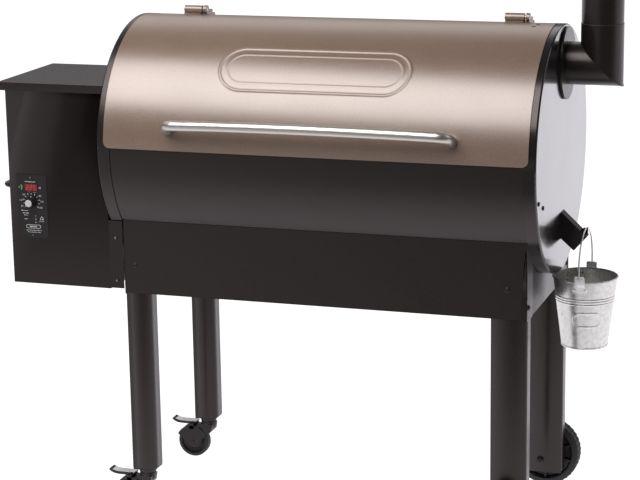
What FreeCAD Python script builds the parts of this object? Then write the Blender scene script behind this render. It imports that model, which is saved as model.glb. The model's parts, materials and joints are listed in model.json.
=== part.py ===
"""Pellet smoker grill: a parametric FreeCAD document, in millimetres.

The model is drawn about the barrel: its origin is on the barrel's axis, midway between the ends, with +X
towards the chimney, +Y to the back and +Z up.  Every sub-part is then moved by the sheet's shift_x, shift_y
and shift_z, which put the origin on the floor under the middle of the whole grill.
"""
import FreeCAD, Part
import math
import os
import types

import Sketcher

Vector = FreeCAD.Vector
Rotation = FreeCAD.Rotation

DIMENSIONS = {
    # Whole grill
    "shift_x": 67.75,
    "shift_y": 24.52,
    "shift_z": 817,
    # Barrel, its two end caps and the mouth that the lid closes
    "barrel_length": 935,
    "barrel_radius": 256.8,
    "barrel_wall": 1.6,
    "barrel_end_gap": 1,
    "mouth_start_angle": 6,
    "mouth_end_angle": 86,
    "cap_wall": 1.5,
    "cap_lip": 27.5,
    "cap_play": 0.3,
    "cap_edge_radius": 3.5,
    # Lid
    "lid_half_length": 452,
    "lid_inner_radius": 259,
    "lid_wall": 1.4,
    "lid_start_angle": 2,
    "lid_end_angle": 90,
    "lid_corner_radius": 14,
    "handle_radius": 11,
    "handle_wall": 1.5,
    "handle_left": -305,
    "handle_right": 297,
    "handle_end_reach": 36,
    "handle_peak_reach": 58,
    "handle_bend": 26,
    "handle_bow_radius": 3500,
    "handle_foot_angle": 11.6,
    "handle_tilt": 24,
    # Lid hinges
    "lid_axis_y": 12,
    "lid_axis_z": 269.5,
    "lid_knuckle_radius": 8.5,
    "lid_knuckle_length": 40,
    "lid_pin_radius": 3.5,
    "running_play": 0.05,
    "left_hinge_x": -367.5,
    "right_hinge_x": 342.5,
    "hinge_gap": 4,
    "hinge_ear": 7,
    # Skirt
    "skirt_half_length": 440,
    "skirt_wall": 1.5,
    "skirt_front_y": -204.5,
    "skirt_back_y": 213.5,
    "skirt_bottom_z": -316,
    "skirt_side_bottom_z": -319,
    "skirt_return": 50,
    "skirt_play": 0.5,
    "skirt_top_z": -120,
    # Legs
    "leg_depth": 47,
    "leg_wall": 1.8,
    "leg_top_z": -214,
    "short_leg_width": 50,
    "short_leg_bottom_z": -714,
    "long_leg_width": 72,
    "long_leg_bottom_z": -769,
    # Bolts and screws
    "bolt_radius": 3.1,
    "bolt_head_radius": 6.5,
    "bolt_head_height": 3.2,
    "bolt_length": 10,
    "bolt_left_x": -415,
    "bolt_right_x": 399,
    "bolt_face_z": -255,
    "bolt_side_y": 14.5,
    "bolt_side_z": -292,
    "screw_radius": 2,
    "screw_head_radius": 5,
    "screw_head_height": 3,
    "hole_play": 0.2,
    "cap_screw_high_y": -232,
    "cap_screw_high_z": -68,
    "cap_screw_low_y": -190,
    "cap_screw_low_z": -85,
    "hopper_screw_y": -150,
    "hopper_screw_z": -60,
    "flange_screw_x": -456,
    "flange_screw_high_z": -196,
    "flange_screw_low_z": -290,
    "panel_screw_inset": 6,
    # Road wheels and their axle bolts
    "wheel_radius": 76,
    "wheel_width": 38,
    "wheel_hub_radius": 16,
    "wheel_tread": 14,
    "wheel_x": 392,
    "axle_radius": 6,
    "axle_head_radius": 10,
    "axle_head_height": 6,
    "axle_washer": 3.5,
    "axle_nut_height": 7,
    "wheel_side_play": 0.5,
    # Casters
    "caster_wheel_radius": 37.5,
    "caster_wheel_width": 22,
    "caster_hub_radius": 9,
    "caster_tread": 8,
    "caster_trail": 37,
    "caster_stem_radius": 5.5,
    "caster_collar_radius": 19.5,
    "caster_collar_height": 12,
    "caster_cheek": 2,
    "caster_head_radius": 18,
    "caster_hood_reach": 62,
    "caster_hood_back": 16,
    "caster_hood_wall": 1.5,
    "caster_half_width": 15,
    "caster_axle_radius": 4,
    "pedal_pin_radius": 2,
    "pedal_pivot_reach": 38,
    "pedal_pivot_z": -732,
    "pedal_reach": 88,
    "pedal_half_width": 12.5,
    "pedal_knuckle_radius": 3.8,
    # Grates, tray, baffle and fire pot
    "rail_top_z": -20,
    "grate_length": 288,
    "grate_pitch": 290,
    "grate_half_depth": 247,
    "grate_rod_radius": 2.5,
    "grate_bar_height": 9,
    "tray_left": -420,
    "tray_right": 405,
    "tray_half_depth": 212,
    "tray_lip": 14,
    "tray_slope": 1.5,
    "tray_z": -80,
    "tray_wall": 1.5,
    "baffle_half": 120,
    "baffle_wall": 2,
    "baffle_depth": 95,
    "baffle_z": -128,
    "trough_left": 412,
    "trough_right": 462,
    "trough_half_length": 150,
    "trough_top_z": -100,
    "trough_floor_z": -196,
    "pot_radius": 52,
    "pot_wall": 2,
    "pot_vent_radius": 3,
    "igniter_z": -241,
    "igniter_radius": 5,
    "probe_y": -140,
    "probe_z": 40,
    "probe_radius": 3,
    "probe_length": 62,
    "pot_bottom_z": -248,
    "pot_top_z": -165,
    # Auger and blower
    "auger_z": -205,
    "auger_tube_radius": 25.4,
    "auger_left": -668,
    "auger_right": -49,
    "auger_shaft_radius": 8,
    "auger_flight_radius": 20,
    "auger_pitch": 40,
    "auger_flight_wall": 3,
    "auger_tube_wall": 2,
    "gearbox_length": 24.5,
    "gearbox_half_depth": 34,
    "gearbox_half_height": 36,
    "blower_y": -90,
    "blower_z": -250,
    "blower_radius": 40,
    "blower_wall": 2,
    "blower_eye_radius": 18,
    "blower_motor_radius": 24,
    "blower_motor_length": 22,
    "impeller_radius": 33,
    "impeller_hub_radius": 9,
    "impeller_shaft_radius": 3,
    "blower_left": -545,
    "blower_right": -503,
    "air_front": -8,
    "air_back": 16,
    "air_low": 20,
    "air_high": 42,
    "air_wall": 1.5,
    # Hopper
    "hopper_left": -701,
    "hopper_right": -471.5,
    "hopper_front": -206,
    "hopper_back": 47,
    "hopper_bottom": -309,
    "hopper_top": 131.5,
    "hopper_wall": 1.2,
    "hopper_flange_right": -443,
    "hopper_flange_top": -185,
    "hopper_flange_gap": 2,
    "hopper_ear_wall": 3,
    "hopper_ear_left": -690,
    "hopper_ear_right": -493.5,
    "panel_window_side": 6,
    "panel_window_end": 12,
    "inlet_half_width": 15,
    "inlet_half_height": 11,
    "hopper_lid_left": -712,
    "hopper_lid_right": -469.3,
    "hopper_lid_front": -215,
    "hopper_lid_top": 134,
    "hopper_lid_wall": 1.5,
    "hopper_lid_skirt": 19,
    "hopper_axis_y": 52,
    "hopper_axis_z": 126,
    "hopper_rod_radius": 3,
    "hopper_knuckle_radius": 5,
    "funnel_top_z": -40,
    "funnel_bottom_z": -178,
    "funnel_wall": 2,
    "throat_left": -652,
    "throat_right": -568,
    "throat_half": 20,
    "guard_z": 62,
    "guard_rail": 5,
    "guard_rod_radius": 2.2,
    "grip_rod_radius": 5.5,
    "grip_reach": 31,
    "grip_front_y": -170,
    "grip_back_y": -40,
    "grip_z": -101,
    # Control panel and dial
    "panel_left": -684,
    "panel_right": -613,
    "panel_bottom": -207,
    "panel_top": -68,
    "panel_proud": 1.5,
    "display_x": -650,
    "display_z": -96,
    "display_width": 29,
    "display_height": 15,
    "dial_z": -128,
    "dial_reach": 17,
    "dial_shaft_radius": 3,
    "dial_face_radius": 9,
    "dial_skirt_radius": 12.5,
    "dial_cap_radius": 7.75,
    "dial_cap_height": 2,
    "lamp_offset": 27,
    "lamp_radius": 2.5,
    "case_depth": 36,
    "inlet_x": -590,
    "inlet_z": -250,
    # Chimney
    "duct_y": 24,
    "duct_z": 176,
    "duct_radius": 44,
    "duct_wall": 1.5,
    "gasket_radius": 73,
    "gasket_thickness": 2,
    "flange_radius": 75,
    "flange_thickness": 3.5,
    "stack_x": 542,
    "elbow_top_z": 260,
    "pipe_radius": 43.3,
    "pipe_top_z": 395,
    "cap_top_z": 428,
    "cap_radius": 60,
    "cap_stem_radius": 4,
    "cap_nut_radius": 8,
    "spider_depth": 50,
    "spider_half_width": 6,
    # Grease spout, bail and bucket
    "spout_front_y": -10,
    "spout_back_y": 17,
    "spout_wall": 1.5,
    "drain_top_z": -134,
    "drain_bottom_z": -185,
    "hook_x": 518,
    "hook_z": -167,
    "hook_prong": 2.2,
    "bail_wire_radius": 1.6,
    "bail_half_width": 73.4,
    "lug_z": -260,
    "pail_rim_z": -266,
    "pail_rim_radius": 69.2,
    "pail_height": 150,
    "pail_bottom_radius": 48.3,
    "pail_wall": 1,
    "lug_half_width": 10.5,
    "lug_wing": 16,
    "lug_rivet_spacing": 10,
    "lug_rivet_radius": 2.5,
}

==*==

Directive ->
Copy out the listing above, line by line and exactly, from its first line to the line holding "document, in millimetres.", inclusive.

Exercise output ->
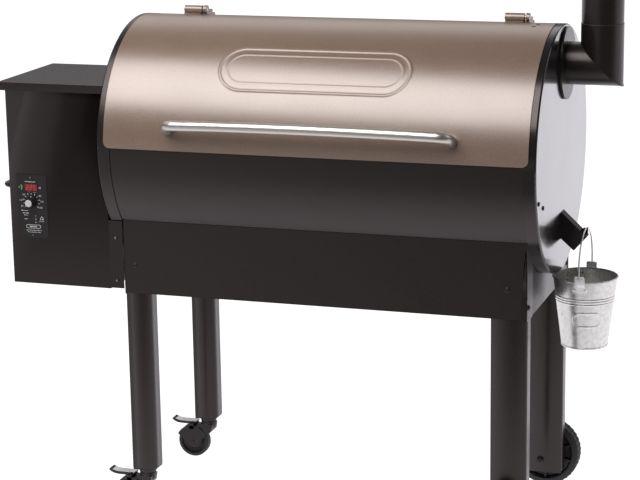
What FreeCAD Python script builds the parts of this object? Then write the Blender scene script behind this render. It imports that model, which is saved as model.glb. The model's parts, materials and joints are listed in model.json.
=== part.py ===
"""Pellet smoker grill: a parametric FreeCAD document, in millimetres.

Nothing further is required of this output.